The festival is meant for more than just enjoyment for audiences. It encourages a sense of community, Spencer said.

“The purpose of the festival,” Spencer said, “is to promote, educate and provide artistic short films for the community, to provide the audience an opportunity to discuss with the filmmakers their films, learn from their media and appreciate the short film.”

One featured film by, teacher and graduate film student, Jonathan Wheeler, called “Spin,” is a science fiction film that uses practical effects to tell a futuristic story of space. He was also featured in the 2018 CVFF with his film “Sweep.”

“Last year was the first time I’ve ever shown any of my films in public,” Wheeler said. “As a graduate student working in film, I’ll be showing a lot more of my work in public. I’ve always liked movies a lot but it was in the last two or three years that I realized I can shoot really good video with my camera. I’ve been a photographer for 15 years so I had some experience and in teaching students how to do it, I could get better at it myself.”

Many of Wheeler’s film and art draw inspiration from space, he said.

“It’s been fun to take that fascination with space and turn it into an idea,” Wheeler said. “I find that I’ve been ingesting media in the form of reading Carl Sagan and images from Hubble and I get really excited about space and this universe we live so I artistically make creations about space.”

Inspiration comes in many forms for different videographers. For Hallie Bahn, a graduate student and videographer, film creation involves pushing the boundary and exploring subjects such as status, like in her film “Habitual.”

“In “Habitual” I was interested in investigating bureaucratic spaces and our behavior within them,” Bahn said. “I am fascinated by the subtle power plays that occur every day in administrative spaces—who is summoned for, who creates new things and who maintains the old, who must perform for the public and who only must perform for the institution, who is meant to be invisible. I think we can learn a lot about ourselves and our performance of self through the workplace.”

Bahn’s stories are portrayed in non-traditional films, utilizing rotoscoped hand animation to portray a story.

“I get restless when working on more traditional projects,” Bahn said. “I am attracted to rotoscope because it is able to capture all the nuance of the human bodily experience. It records both the actor’s conscious and unconscious performance and through the transformation from live action to two-dimensional drawing, gives each action the graphic symbolic weight afforded to animation. It becomes unclear who has control over the scene, the artist or the character.”

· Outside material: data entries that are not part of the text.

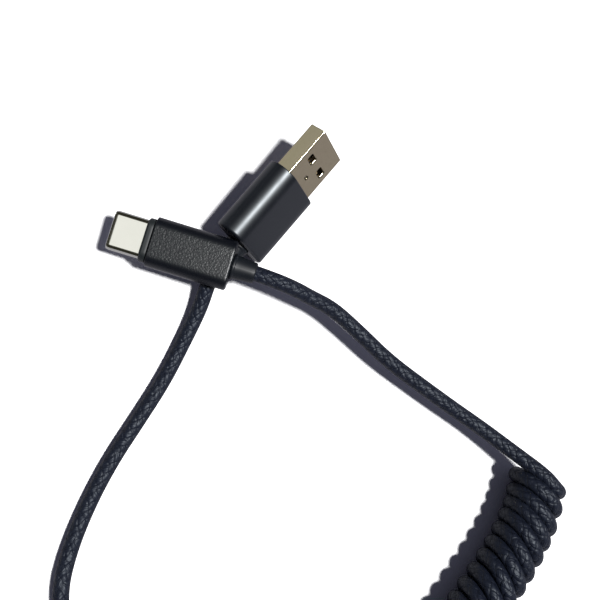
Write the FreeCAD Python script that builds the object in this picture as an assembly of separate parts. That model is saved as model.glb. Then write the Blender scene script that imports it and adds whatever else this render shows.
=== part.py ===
import FreeCAD, Part
import math
import os
from FreeCAD import Placement, Rotation, Vector

# A charging cable that lies on a table: a wide flat plug (the host plug), a slim oval plug (the
# device plug), and between them one woven cord that is coiled in the middle and free at both ends.
# Sizes are millimetres and degrees. +Z is up and the table is z = 0.
# Each plug is built along its own axis and then set down where it lies. In a plug's own axes X
# runs from the back of its cover to its tip, Y across its flat face and Z through it.

# Cord
cord_diameter = 3.6
cord_bore = 2.3
wire_diameter = 0.8
wire_gap = 0.1
coil_outer_diameter = 14.0
arc_share = 0.45

# Host plug: drawn metal shell
host_shell_width = 12.0
host_shell_height = 4.5
host_shell_wall = 0.3
host_shell_corner = 0.5
host_shell_exposed = 12.7
host_shell_rooted = 5.0
window_width = 2.5
window_length = 2.0
window_spacing = 5.7
window_from_tip = 5.2
window_bevel = 0.15
dimple_diameter = 1.1
dimple_depth = 0.16
dimple_from_tip = 9.8
seam_width = 0.12
seam_depth = 0.12

# Host plug: tongue and contacts
tongue_height = 1.9
tongue_setback = 0.35
tongue_lead_in = 0.5
tongue_top_lead_in = 0.25
tongue_block_length = 3.6
host_contact_width = 1.0
host_contact_thickness = 0.25
host_contact_proud = 0.08
host_power_offset = 3.5
host_data_offset = 1.0
host_power_setback = 0.7
host_data_setback = 1.7
host_contact_tail = 2.6
host_wire_straight = 1.8
host_wire_gather = 1.6

# Host plug: cover, inner mould and metal can
host_cover_length = 19.3
host_cover_side = 2.1
host_cover_face = 1.55
host_cover_corner = 3.0
host_cover_wall = 1.0
host_rear_wall = 1.2
host_rear_round = 1.0
host_front_edge = 0.25
host_front_recess = 0.4
host_can_back = 5.0
host_can_wall = 0.3
host_can_overlap = 1.8

# Device plug: drawn metal shell
device_shell_width = 8.25
device_shell_height = 2.4
device_shell_wall = 0.3
device_shell_exposed = 7.0
device_shell_rooted = 5.2
device_tip_edge = 0.12

# Device plug: insulator, contacts, latch, springs and board
mouth_side_wall = 0.45
mouth_roof = 0.425
mouth_corner = 0.1
mouth_depth = 5.3
insulator_setback = 0.4
device_contact_width = 0.25
device_contact_thickness = 0.12
device_contact_pitch = 0.5
device_contact_setback = 2.4
device_contact_tail = 1.5
device_contact_dip = 0.14
device_contact_nose = 0.6
device_contact_dip_length = 0.4
device_contact_ramp = 0.6
upper_contacts = (-5.5, -2.5, -1.5, -0.5, 0.5, 2.5, 5.5)
lower_contacts = (-5.5, -2.5, 2.5, 5.5)
contact_slot_depth = 0.12
latch_thickness = 0.2
latch_arm_width = 0.25
latch_hook = 0.2
latch_hook_length = 0.6
latch_bar = 0.6
latch_setback = 0.9
latch_clearance = 0.01
spring_inset = 0.975
spring_setback = 0.5
spring_length = 1.2
spring_thickness = 0.12
board_length = 7.8
board_inset = 0.925
resistor_length = 1.0
resistor_width = 0.5
resistor_height = 0.35
device_wire_spacing = 3.84
device_wire_on_board = 3.0
device_wire_straight = 0.4
device_wire_gather = 2.0

# Device plug: cover, bezel, inner mould and metal can
device_cover_length = 19.4
device_cover_side = 1.675
device_cover_face = 2.0
device_cover_corner = 2.8
device_cover_wall = 0.9
device_rear_wall = 1.0
device_rear_round = 1.3
device_front_edge = 0.2
bezel_length = 1.75
bezel_side_inset = 0.7
bezel_face_inset = 0.5
bezel_groove = 0.25
bezel_spigot = 1.6
bezel_front_edge = 0.35
device_can_back = 4.2
device_can_wall = 0.25
device_can_overlap = 1.5

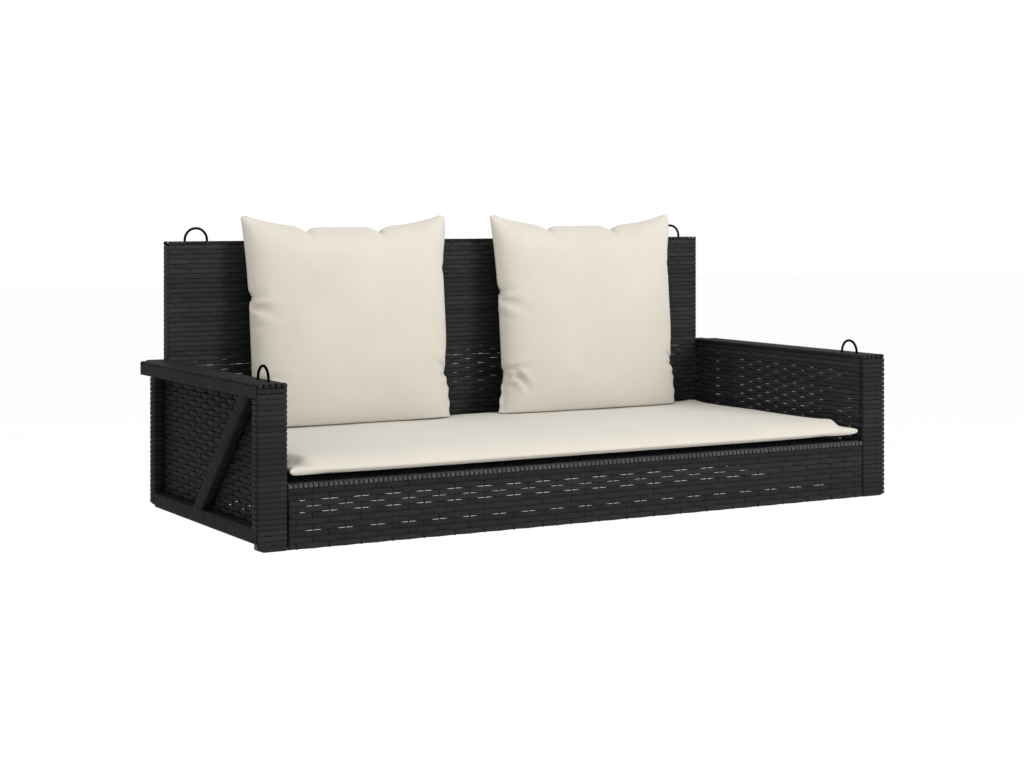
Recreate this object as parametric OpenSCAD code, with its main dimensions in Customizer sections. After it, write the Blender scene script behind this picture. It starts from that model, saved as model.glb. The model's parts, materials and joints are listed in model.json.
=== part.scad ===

Samuel Karow, a director and videographer, created the featured film, “The Art Apostle’s Creed,” which shows the story of Matt Bero, an artist in the Green Bay area.

“I’ve made several different films that focus on artists whose work I admire,” Karow said. “I enjoy the challenge of showing the person behind the art. What motivates them. What their process is. In a way, this helps refuel my own creative energy.”

He said he drove past Bero’s “Morty the Moose” mural and decided to meet with Bero for coffee. Karow said he was inspired by Bero’s work and “jumped at the chance to document his journey.”

The films are no joke when it comes to production. While the pictures are often less than ten minutes long, they can take numerous months to create, Karow said.

“With this film, I followed Matt sporadically over the course of a year,” Karow said. “We’re talking maybe one or two shoot days every month or so. Only after I felt like I had enough raw material did I start to shape the story in editing, which becomes the writing process for me. Once editing kicked off, it was a pretty quick turnaround. I was able to complete the film within a month.”

Festivals like the CVFF have given filmmakers an outlet to show their work and get quick feedback, Spencer said.

“I’m always on the lookout for local showcases that screen in a legit theater,” Karow said. “That’s a rare thing in today’s world. And it provides a nice reward and sense of completion. It’s a joy to watch my work with an audience and follow that with a real-life conversation. Not something that’s matched by uploading a film online and just counting the views and likes.”

Bahn also said how feedback like this adds value to her films.

“I am so grateful to be able to show my work through festivals,” Bahn said. “I think it is very important for artists and filmmakers to get their work out there and have it be seen because in doing so we create communities, get validation, learn from each other and are able to grow as makers.”

Tickets for the event are $7 for adults and $4 for youth and can be purchased at Micon Cinemas Downtown or online at Doors will open at 6 p.m.